One woman was on her way to buy a birthday gift for her son, another was a volunteer who worked with children and was worried about reports of a youth being killed, another was a student activist, and another was a health worker who wanted to show solidarity and provide health support. The women had many different reasons for coming to San Salvador Atenco, Mexico, on May 3rd and 4th, 2006, but none of them had any idea of the horror they were about to experience. During a police operation in response to protests by a local peasant organization in San Salvador Atenco, more than 45 women were arrested without explanation.
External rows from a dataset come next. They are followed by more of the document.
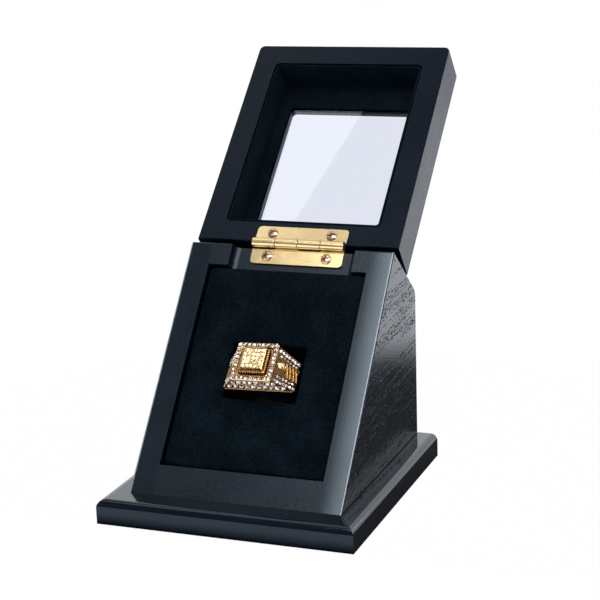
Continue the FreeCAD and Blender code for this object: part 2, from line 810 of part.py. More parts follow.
def ring_shoulder_stones():
    """Rows of round stones down both shoulders, along each edge."""
    run = SHOULDER_HALF_WIDTH - NECK_HALF_WIDTH
    fall = NECK_HEIGHT - SHOULDER_HEIGHT
    seats = []
    for side in (-1, 1):
        outward = vec(side * fall, 0, run)
        for i in range(5):
            part = 0.12 + i * 0.19
            x = side * (NECK_HALF_WIDTH + run * part)
            z = NECK_HEIGHT - fall * part
            for flank in (-1, 1):
                y = flank * (flank_half_width(z) - 0.95)
                seats.append((vec(x, y, z), outward))
    return set_stones(cut_stone(0.78, 0.4, 8, 22.5), seats)


# Output ------------------------------------------------------------------------------------------


def nodes():
    """Every sub-part by its node name."""
    parts = {
        "base_board": base_board(),
        "base_screws": base_screws(),
        "left_side_panel": side_panel(-1),
        "right_side_panel": side_panel(1),
        "front_bottom_rail": front_bottom_rail(),
        "hinge_rail": hinge_rail(),
        "top_panel": top_panel(),
        "back_panel": back_panel(),
        "pad_support_board": pad_support_board(),
        "velvet_pad": velvet_pad(),
        "body_hinge_leaf": body_hinge_leaf(),
        "body_leaf_screws": body_leaf_screws(),
        "hinge_pin": hinge_pin(),
        "lid_hinge_leaf": lid_hinge_leaf(),
        "lid_leaf_screws": lid_leaf_screws(),
        "lid_liner_mat": lid_liner_mat(),
        "window_glass": window_glass(),
        "lid_window_panel": lid_window_panel(),
        "ring_band": ring_band(),
        "ring_head": ring_head(),
        "ring_crown": ring_crown(),
        "ring_halo_stones": ring_halo_stones(),
        "ring_centre_stones": ring_centre_stones(),
        "ring_gallery_stones": ring_gallery_stones(),
        "ring_shoulder_stones": ring_shoulder_stones(),
    }
    parts.update(lid_frame_pieces())
    parts.update(lid_liner_pieces())
    return parts


def report_joint():
    """Print what the record states about the hinge."""
    pin = FACE_FRAME.multVec(PIN_ON_FACE)
    print("hinge axis at", [round(value / 1000, 6) for value in pin])
    print("closed at", 180 + LID_LEAN_BACK, "degrees; end reach", round(end_reach(), 3))


def main():
    os.makedirs("parts", exist_ok=True)
    for name, shape in nodes().items():
        if not shape.isValid() or not shape.Solids:
            raise RuntimeError(name + " is not a valid solid")
        shape.exportStep(os.path.join("parts", name + ".step"))
        print(name, len(shape.Solids), round(shape.Volume, 1))
    report_joint()


main()
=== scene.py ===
"""Looks for the slant-front ring display case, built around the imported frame.

Metres, in the row frame.  Pieces are drawn in millimetres in three working frames, as in the CAD:
  FACE_FRAME  x, y up the sloping front from its bottom edge, z out of the front
  LID_FRAME   x, y along the lid from its hinge end, z out of the lid's inner face
  RING_FRAME  x, y along the finger axis, z out through the ring's head
"""

import math

import bmesh
import bpy
from mathutils import Matrix, Vector


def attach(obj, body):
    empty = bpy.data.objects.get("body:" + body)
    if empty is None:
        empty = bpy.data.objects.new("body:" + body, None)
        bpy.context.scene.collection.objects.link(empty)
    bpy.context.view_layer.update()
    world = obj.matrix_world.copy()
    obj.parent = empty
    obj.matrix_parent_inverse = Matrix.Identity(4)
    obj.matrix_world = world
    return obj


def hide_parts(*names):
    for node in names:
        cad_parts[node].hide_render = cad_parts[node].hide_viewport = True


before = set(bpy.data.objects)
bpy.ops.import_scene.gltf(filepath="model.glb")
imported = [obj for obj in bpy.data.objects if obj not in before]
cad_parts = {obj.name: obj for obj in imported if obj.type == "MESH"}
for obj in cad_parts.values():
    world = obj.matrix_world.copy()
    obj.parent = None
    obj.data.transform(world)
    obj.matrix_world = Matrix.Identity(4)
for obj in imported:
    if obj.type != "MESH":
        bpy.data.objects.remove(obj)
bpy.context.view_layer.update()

MM = 0.001

# Camera -------------------------------------------------------------------------------------------

CAMERA_PLACE = Vector((0.2071, -0.5038, 0.2086))
CAMERA_YAW = 21.226
CAMERA_PITCH = 14.592
CAMERA_ROLL = -1.895
CAMERA_LENS = 100.45
CAMERA_SENSOR = 36.0


def make_camera():
    yaw, pitch, roll = (math.radians(a) for a in (CAMERA_YAW, CAMERA_PITCH, CAMERA_ROLL))
    ahead = Vector((-math.sin(yaw) * math.cos(pitch), math.cos(yaw) * math.cos(pitch), -math.sin(pitch)))
    level = Vector((math.cos(yaw), math.sin(yaw), 0))
    down = ahead.cross(level)
    right = level * math.cos(roll) - down * math.sin(roll)
    down = level * math.sin(roll) + down * math.cos(roll)
    data = bpy.data.cameras.new("camera")
    data.lens = CAMERA_LENS
    data.sensor_width = CAMERA_SENSOR
    data.clip_start = 0.01
    data.clip_end = 20.0
    camera = bpy.data.objects.new("camera", data)
    bpy.context.scene.collection.objects.link(camera)
    turn = Matrix((right, -down, -ahead)).transposed().to_4x4()
    camera.matrix_world = Matrix.Translation(CAMERA_PLACE) @ turn
    bpy.context.scene.camera = camera


# Materials ----------------------------------------------------------------------------------------


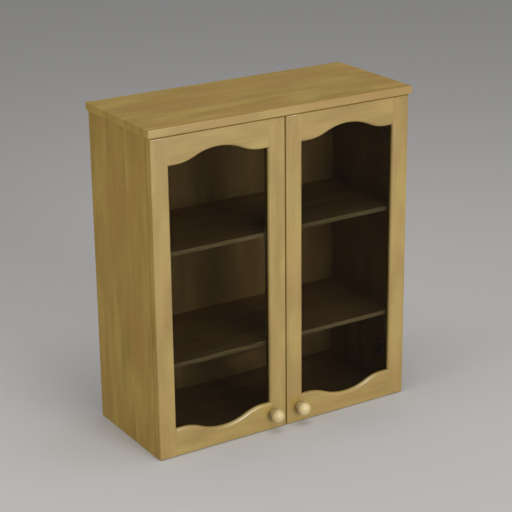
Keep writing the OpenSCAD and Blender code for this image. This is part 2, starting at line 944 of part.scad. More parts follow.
module strike(side) {
    color(STEEL) door_frame(side)
        difference() {
            at_strike() translate([0, 0, -strike_t]) cylinder(d = strike_d, h = strike_t);
            at_strike() countersunk_hole(STRIKE_SCREW);
        }
}

module strike_screw(side) {
    color(STEEL) door_frame(side) at_strike() countersunk(STRIKE_SCREW);
}

// Magnetic catch under the top panel

module at_magnets() {
    for (x = [-magnet_x, magnet_x])
        translate([x, -case_d - door_gap + strike_t + shut_gap, catch_z]) rotate([-90, 0, 0]) children();
}

module catch_body() {
    color(PLASTIC) case_frame()
        difference() {
            translate([-catch_w / 2, -case_d + catch_set, catch_z - catch_h / 2])
                linear_extrude(catch_h) soft_square(catch_w, catch_d, catch_r, [1, 1, 1, 1]);
            at_magnets() cylinder(d = magnet_d + 2 * snug_gap, h = magnet_l + snug_gap);
            at_catch_screws() countersunk_hole(CATCH_SCREW);
        }
}

module catch_magnets() {
    color(STEEL) case_frame() at_magnets() cylinder(d = magnet_d, h = magnet_l);
}

module catch_screws() {
    color(STEEL) case_frame() at_catch_screws() countersunk(CATCH_SCREW);
}

module hinge_stile_left() {
    hinge_stile(LEFT);
}

module hinge_stile_right() {
    hinge_stile(RIGHT);
}

module meeting_stile_left() {
    meeting_stile(LEFT);
}

module meeting_stile_right() {
    meeting_stile(RIGHT);
}

module top_rail_left() {
    top_rail(LEFT);
}

module top_rail_right() {
    top_rail(RIGHT);
}

module bottom_rail_left() {
    bottom_rail(LEFT);
}

module bottom_rail_right() {
    bottom_rail(RIGHT);
}

module glass_left() {
    glass(LEFT);
}

module glass_right() {
    glass(RIGHT);
}

module side_beads_left() {
    side_beads(LEFT);
}

module side_beads_right() {
    side_beads(RIGHT);
}

module end_beads_left() {
    end_beads(LEFT);
}

module end_beads_right() {
    end_beads(RIGHT);
}

module knob_left() {
    knob(LEFT);
}

module knob_right() {
    knob(RIGHT);
}

module knob_screw_left() {
    knob_screw(LEFT);
}

module knob_screw_right() {
    knob_screw(RIGHT);
}

module bumpers_left() {
    bumpers(LEFT);
}

module bumpers_right() {
    bumpers(RIGHT);
}

module strike_left() {
    strike(LEFT);
}

module strike_right() {
    strike(RIGHT);
}

module strike_screw_left() {
    strike_screw(LEFT);
}

module strike_screw_right() {
    strike_screw(RIGHT);
}

side_left();
side_right();
bottom_panel();
top_panel();
cap();
back_panel();
hanging_rail();
shelf_lower();
shelf_upper();
shelf_pins();
case_dowels();
rail_dowels();
cap_screws();
back_screws();
hinge_plates();
plate_screws();
hinge_arms();
arm_screws();
catch_body();
catch_magnets();
catch_screws();
hinge_stile_left();
meeting_stile_left();
top_rail_left();
bottom_rail_left();
glass_left();
side_beads_left();
end_beads_left();
hinge_cups_left();
cup_screws_left();
hinge_pins_left();
knob_left();
knob_screw_left();
bumpers_left();
strike_left();
strike_screw_left();
hinge_stile_right();
meeting_stile_right();
top_rail_right();
bottom_rail_right();
glass_right();
side_beads_right();
end_beads_right();
hinge_cups_right();
cup_screws_right();
hinge_pins_right();
knob_right();
knob_screw_right();
bumpers_right();
strike_right();
strike_screw_right();
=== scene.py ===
import json
import math

import bmesh
import bpy
from bpy.props import FloatProperty, FloatVectorProperty, PointerProperty
from mathutils import Matrix, Vector


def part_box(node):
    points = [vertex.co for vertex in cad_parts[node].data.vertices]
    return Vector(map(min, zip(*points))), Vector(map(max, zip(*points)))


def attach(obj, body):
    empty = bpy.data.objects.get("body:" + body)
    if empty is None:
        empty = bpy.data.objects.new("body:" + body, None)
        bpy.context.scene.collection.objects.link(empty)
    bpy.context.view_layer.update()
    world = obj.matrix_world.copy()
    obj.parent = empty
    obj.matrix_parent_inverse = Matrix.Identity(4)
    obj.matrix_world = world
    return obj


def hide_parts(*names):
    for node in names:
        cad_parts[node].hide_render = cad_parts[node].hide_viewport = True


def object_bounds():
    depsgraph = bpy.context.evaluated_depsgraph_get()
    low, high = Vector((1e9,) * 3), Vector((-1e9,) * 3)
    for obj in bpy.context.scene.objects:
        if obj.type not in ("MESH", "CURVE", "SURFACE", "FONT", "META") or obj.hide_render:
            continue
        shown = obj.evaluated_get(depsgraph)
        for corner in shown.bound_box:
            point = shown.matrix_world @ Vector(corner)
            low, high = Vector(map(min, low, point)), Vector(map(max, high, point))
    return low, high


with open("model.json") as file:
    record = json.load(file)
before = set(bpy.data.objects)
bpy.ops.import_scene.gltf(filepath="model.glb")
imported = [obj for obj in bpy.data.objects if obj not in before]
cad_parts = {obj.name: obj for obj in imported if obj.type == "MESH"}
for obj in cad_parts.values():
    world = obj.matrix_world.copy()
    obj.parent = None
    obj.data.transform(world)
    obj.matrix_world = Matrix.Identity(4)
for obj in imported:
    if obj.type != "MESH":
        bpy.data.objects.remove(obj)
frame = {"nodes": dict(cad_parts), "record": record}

bl_info = {
    "name": "Wall cabinet",
    "version": (1, 0, 0),
    "blender": (4, 5, 0),
    "location": "3D View > Sidebar > Cabinet",
    "description": "Finishes a glazed wall cabinet in lacquered wood, toned glass and plated fittings",
    "category": "Object",
}

CAD_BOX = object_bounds()
NODES = frame["nodes"]
BODY_OF = {
    node: body
    for body, members in frame["record"]["behaviour"]["bodies"].items()
    for node in members
}
SIDES = ("left", "right")
MM = 0.001

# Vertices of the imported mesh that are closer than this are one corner
WELD = 0.002 * MM
# Faces that turn less than this against each other are one flat face
FLAT = math.radians(0.6)
# Edges sharper than this are eased
CORNER = math.radians(35)
# Edges sharper than this stay sharp in the shading, on boards and on fasteners
CREASE = math.radians(50)
FASTENER_CREASE = math.radians(32)
# The lacquer fades out over this much of a door's front before its outer face
STILE_FADE = 0.6 * MM
# The lacquer on the cap covers its front edge and fades out between these depths behind it
CAP_FADE = (0.3 * MM, 1.2 * MM)
# The veneer on a shelf's front edge is this thick, and ends softly
VENEER = (0.4 * MM, 0.7 * MM)

# Where the camera stands, how far it is turned to the right, tipped down and rolled, in degrees
CAMERA_PLACE = (-1.77934, -3.0117, 0.93627)
CAMERA_TURN = 31.892
CAMERA_DIP = 20.092
CAMERA_ROLL = -0.6239

FLOOR_RADIUS = 40

# Where each lamp hangs, measured from the middle of the cabinet, and how wide it is
LAMPS = {
    "key": ((0.6, -5.3, 1.0), 2.7),
    "fill": ((-3.0, -0.1, 0.9), 2.0),
    "top": ((0.1, -0.5, 3.0), 2.4),
}

AXES = {"x": Vector((1, 0, 0)), "y": Vector((0, 1, 0)), "z": Vector((0, 0, 1))}


def axis(word):
    """The direction that a word such as x or -z names."""
    return AXES[word[-1]] * (-1 if word[0] == "-" else 1)


# Settings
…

Dozens of them were subjected to physical, psychological and sexual violence by the police officers who arrested them.
These brave survivors are struggling through what is now a nearly 5-year legal battle to hold their abusers accountable for their actions. Several of the women who suffered abuse including sexual violence filed complaints with the Special Prosecutor for Violence against Women and People Trafficking (Fiscalía Especial para la Atención de Delitos relacionados con Actos de Violencia contra Mujeres y Trata de Personas, FEVIMTRA), part of the Office of the Federal Attorney General’s Office (Procuraduría General de la República). The women have also advocated for their right to justice by filing a complaint in 2008 with the Inter-American Commission on Human Rights (IACHR). After a 3-year investigation, FEVIMTRA identified 34 men as responsible for the violence committed against the Women of Atenco, but concluded that these individuals should be prosecuted at the state level. However, almost no progress has been made in nearly a year. Now is the time to push for real justice and remind the federal government of Mexico that it has the ultimate responsibility to protect the human rights of its citizens, and not to let this impunity continue.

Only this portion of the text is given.